Part of what makes some gifts so much better than others is the intent of the giver. With homemade gifts like knitted scarves and carved spoons, the maker puts their time, love, and energy into those gifts. When you receive them, the spirit of the giver is embodied in the work.

Still, when someone gives you a scarf, and you’ve got 10 others in your closet, the initial intent of the gift quickly gets lost in the overload. However, if someone notices that you are always using a cutting board like a hot plate and knits you a heavy-duty wool trivet that matches your kitchen… that’s a bit different.

Making homemade gifts is a great way to practice slow gifting. However, using your talents to make your loved ones something unique and special that they need is even better.

– Create Experiences

I have given several gift cards for things like wine tastings, pedicures, and art lessons that were never used. So, when I say “create experiences” — I don’t mean give people a gift card so they can go have the experience on their own. That doesn’t seem to work out all the time.

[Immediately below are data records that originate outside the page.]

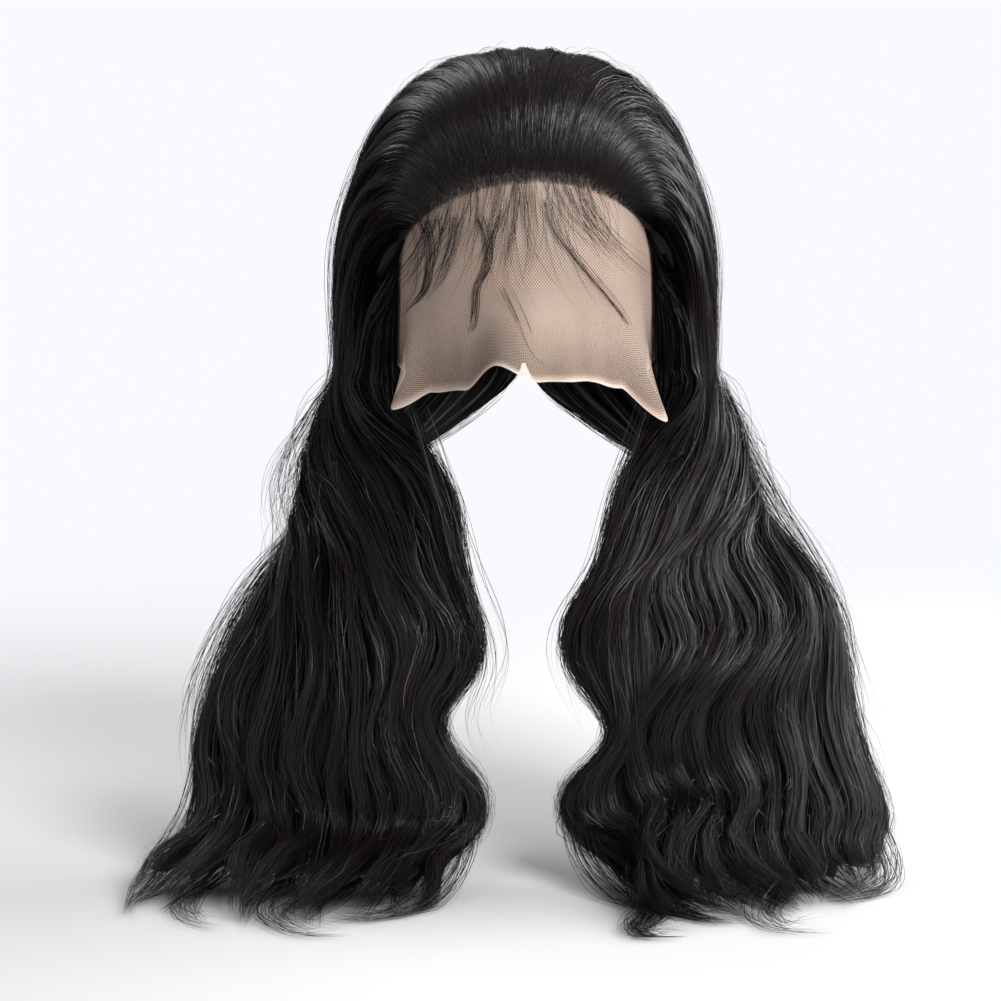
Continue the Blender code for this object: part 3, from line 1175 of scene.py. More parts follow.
@dataclass
class HairSide:
    """One side's hair: its locks, their waves and the coats of strands that follow them."""

    side: Side
    seed: int
    lean: float
    locks: int = 12
    edge_jitter: float = 0.3
    delay_jitter: float = 0.09
    size_range: tuple[float, float] = (0.82, 1.15)
    lock_pull: float = 0.24
    lock_dip: float = 0.30
    fine_clumps: int = 70
    fine_pull: float = 0.40
    wave_length: float = 0.098
    wave_out: float = 0.55
    wave_from: float = 0.34
    wave_full: float = 0.60
    own_sway: float = 0.0022
    own_rate: float = 1.3
    layer_step: tuple[float, float] = (0.13, -0.12)
    layer_jitter: float = 0.06
    tufts: float = 10.0
    tuft_bend: float = 0.35
    tuft_bends: float = 17.0
    tuft_slant: float = 1.2
    tuft_rise: float = 0.07
    drift: float = 0.006
    end_power: float = 1.6
    curl: float = 0.020
    floor_z: float = -0.4105

    def __post_init__(self) -> None:
        """Lays out the sheet and gives every lock its own phase, layer and curl."""
        self.sheet = FlowSheet(self.side)
        rng = np.random.default_rng(self.seed)
        edges = np.linspace(0.0, 1.0, self.locks + 1)
        edges[1:-1] += rng.uniform(-self.edge_jitter, self.edge_jitter, self.locks - 1) / self.locks
        self.lock_edges = edges
        self.lock_middles = 0.5 * (edges[:-1] + edges[1:])
        self.lock_delay = rng.uniform(-self.delay_jitter, self.delay_jitter, self.locks)
        self.lock_size = rng.uniform(*self.size_range, self.locks)
        self.lock_phase = rng.uniform(0.0, 1.0, self.locks)
        layer = np.where(np.arange(self.locks) % 2 == 0, *self.layer_step)
        self.lock_layer = layer + rng.uniform(-self.layer_jitter, self.layer_jitter, self.locks)
        self.lock_curl = rng.uniform(-1.0, 1.0, self.locks) * self.curl
        knots = np.array(WAVE_KNOTS[self.side])
        turn = 2.0 * math.pi * self.sheet.run_at(knots[:, 2]) / self.wave_length
        self.wave_columns = knots[:, 0]
        self.wave_even = knots[:, 1] * np.cos(turn)
        self.wave_odd = knots[:, 1] * np.sin(turn)

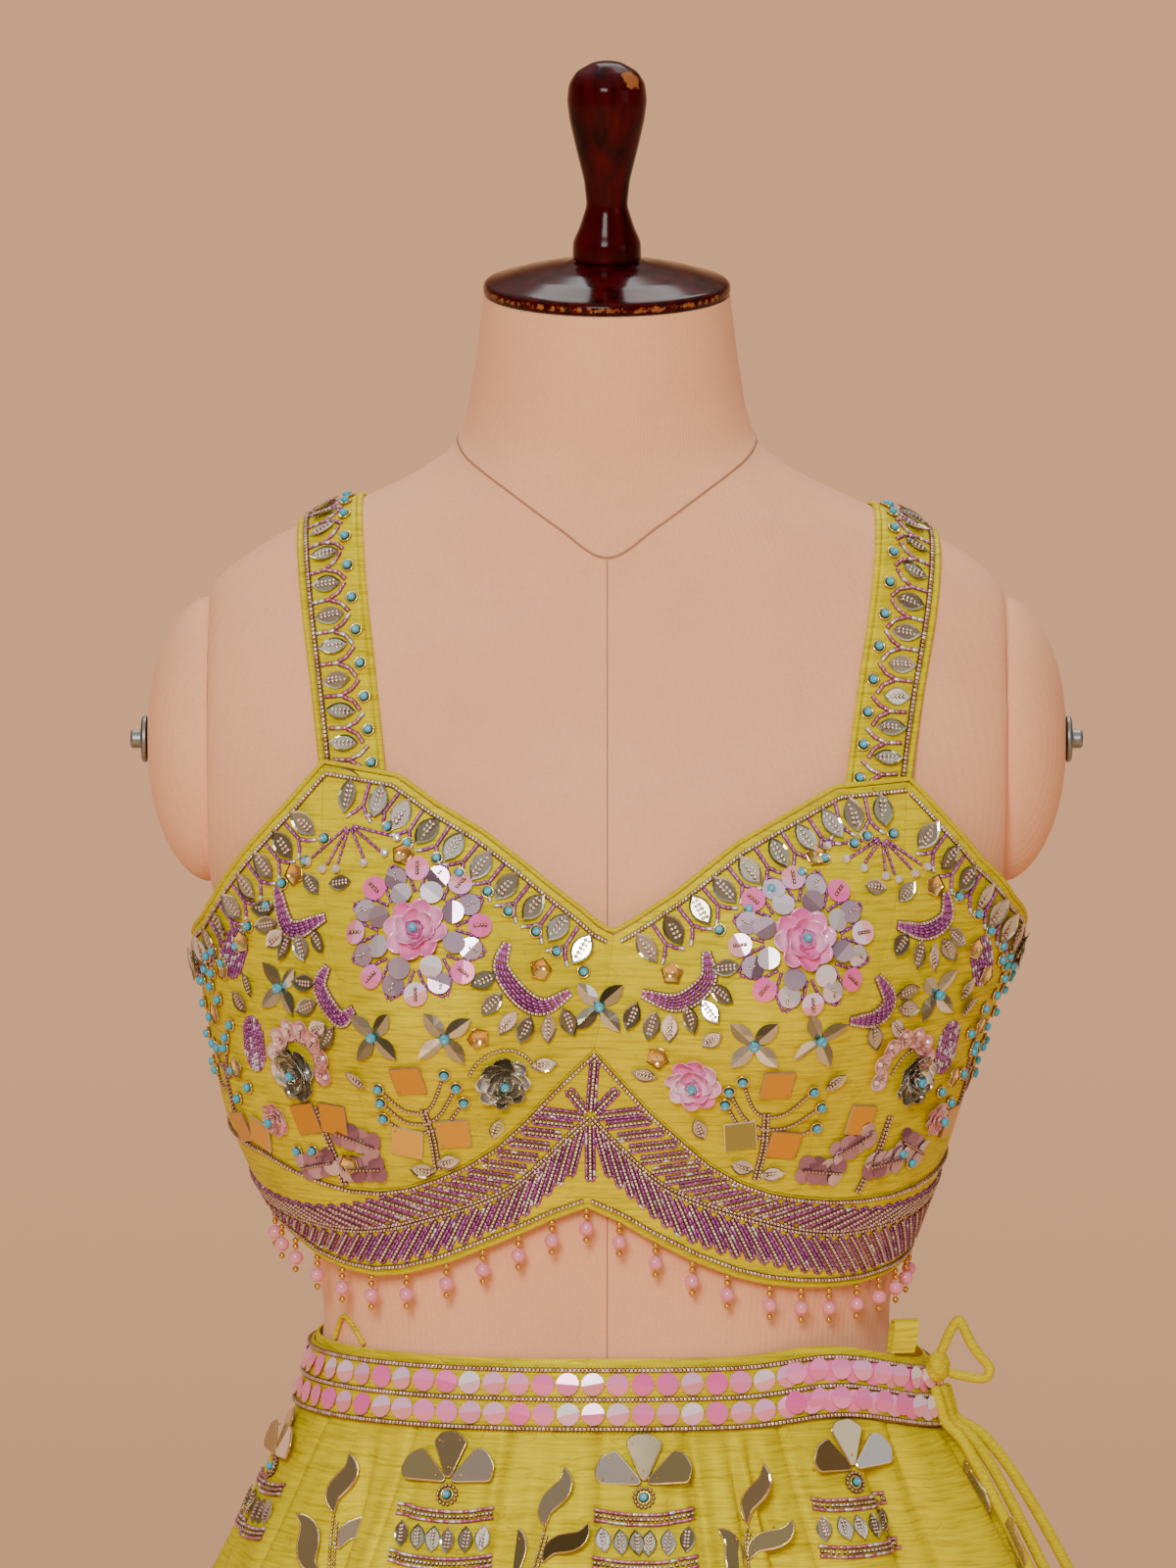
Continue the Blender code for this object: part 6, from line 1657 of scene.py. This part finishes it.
def lay_motifs(work):
    """Squares, stems with turquoise tips, marquises, overlapping mauve sequins, bugle blobs and dots."""
    for degrees, height, heading in SINGLE_MARQUISES:
        work.lay_at(degrees, height, beaded_marquise(0.2 + 0.7 * (abs(degrees) % 1)), heading)
    corners = places([-5.2, 5.2, 5.2, -5.2], [-5.2, -5.2, 5.2, 5.2], lift=0.0003, size=0.9)
    for i, (degrees, height, heading, tone) in enumerate(SQUARES):
        pitch, roll = spread(i + 50, 2, -0.07, 0.07)
        square = places(0, 0, lift=0.0004, pitch=pitch, roll=roll, tone=tone)
        work.lay_at(degrees, height, {"square": square, "stud": corners}, heading)
    for foot_top, tips in STEMS:
        foot, top = in_radians(foot_top)
        stem = smooth_line([foot, (foot + top) / 2 + (0.012, 0), top], 10)
        for away in (-0.0009, 0.0009):
            line = beside(choli_surface, stem, away)
            work.lay("seed", threaded(choli_surface, line, SEED_PITCH, lift=0.0004, tone=0.6, size=1.15))
        for i, tip in enumerate(in_radians(tips)):
            fork = foot + (top - foot) * (0.92, 0.75, 0.62)[i % 3]
            line = smooth_line([fork, (fork + tip) / 2 - (0, 0.0035), tip], 10)
            work.lay("seed", threaded(choli_surface, line, SEED_PITCH, lift=0.0004, tone=0.6, size=1.1))
            work.lay_motif(*tip, 0.0, turquoise_dot(0.95))
    for i, (degrees, height, heading) in enumerate(MAUVE_CLUSTERS):
        x, tone = np.arange(4) * 5.6 - 8.4, spread(i + 70, 8)
        discs = places(np.tile(x, 2) * 0.9, np.repeat([-2.6, 2.6], 4), 0.6 + tone,
                       np.tile([0.0006, 0.0010], 4),
                       (tone - 0.5) * 0.3, (tone - 0.5) * 0.5, size=0.80, tone=tone)
        dots = flat_line([(-9, 0), (9, 0)], 1.7, lift=0.0026, tone=0.4)
        work.lay_at(degrees, height, {"mauve_round": discs, "seed": dots}, heading)
    for i, (degrees, height, heading) in enumerate(BUGLE_BLOBS):
        y = np.arange(-4, 5) * 1.6
        half = 13.0 * np.sqrt(1 - (y / 7.6) ** 2)
        rows = np.concatenate([flat_line([(-x, y * 1.05), (x * 0.9, y)], 2.9, lift=0.0003)
                               for x, y in zip(half, y)])
        rows[:, TONE] = np.where(spread(i + 90, len(rows)) > 0.75, 0.92, spread(i + 91, len(rows), 0.0, 0.6))
        work.lay_at(degrees, height, {"bugle": rows}, heading)
    for degrees, height in SIDE_DOTS:
        work.lay_at(degrees, height, turquoise_dot(0.95))


def lay_straps(work):
    """Marquises across each strap, forked lines of bugles between, a line of seeds, and turquoise inside."""
    forks = ([(7.0, 7.3), (-1.1, 7.1)], [(-0.9, 7.6), (-4.8, 9.4), (-8.0, 13.2)],
             [(-0.9, 6.6), (-5.4, 4.4), (-8.2, 0.2)])
    for side, (face, _, _, reach) in zip((-1, 1), strap_faces()):
        upright = lambda x, top: np.stack([np.full(160, side * x), np.linspace(0.004, top, 160)], axis=1)
        seeds = threaded(face, upright(0.0095, reach - 0.004), 0.0018, lift=0.0006, size=1.3, width=1.35)
        work.lay("seed", shaded(seeds, 290 + side, 0.15, 0.75), face)
        middle = threaded(face, upright(0.0020, reach - 0.012), 0.0142)
        tone = spread(300 + side, len(middle))
        fork = np.concatenate([flat_line(np.multiply(stops, (side, 1)), 2.5, lift=0.0004, width=1.35)
                               for stops in forks])
        for i, (a, b) in enumerate(middle[:, :2]):
            leaf = beaded_marquise(0.3 + 0.55 * tone[i], 1.14)
            work.lay_motif(a, b, (tone[i] - 0.5) * 0.25, leaf, surface=face)
            fork[:, TONE] = np.where(spread(i, len(fork)) > 0.8, 0.92, spread(i + 1, len(fork), 0.3, 0.8))
            work.lay_motif(a, b, 0.0, {"pink_bugle": fork}, surface=face)
            a, b = chart(face, a, b, side * -0.0102, 0.0058)
            work.lay_motif(a, b, 0.0, turquoise_dot(0.92), surface=face)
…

As homesteaders, though, we have skills and tools to offer experiences that other people would happily pay for as gifts. For example, I once paid $70 for a soap-making class. Now, when someone I care about says they dream of making soap, I know what to get them for Christmas.

For the low price of lye, I can give my soap-interested friends and family a homestead soap-making experience. Using lard I rendered, and goat’s milk from my herd, plus equipment I already have, I can create an experience others would pay a lot to have.

I also get to spend time and share my skills with my loved ones. Plus, to them, something I consider normal like soap-making, is an experience that they’ll remember forever. Sharing homestead experiences is the kind of gift that keeps on giving.

Conclusion

Celebrating a homestead Christmas doesn’t have to be a giant spend-fest that leaves you broke, exhausted, and empty-feeling at the end. It should be a time of caring, sharing, and savoring simple experiences that add meaning to your season.

On that note, I wish you all a wonder-filled season of real cheer, reflection, and hope for the year ahead!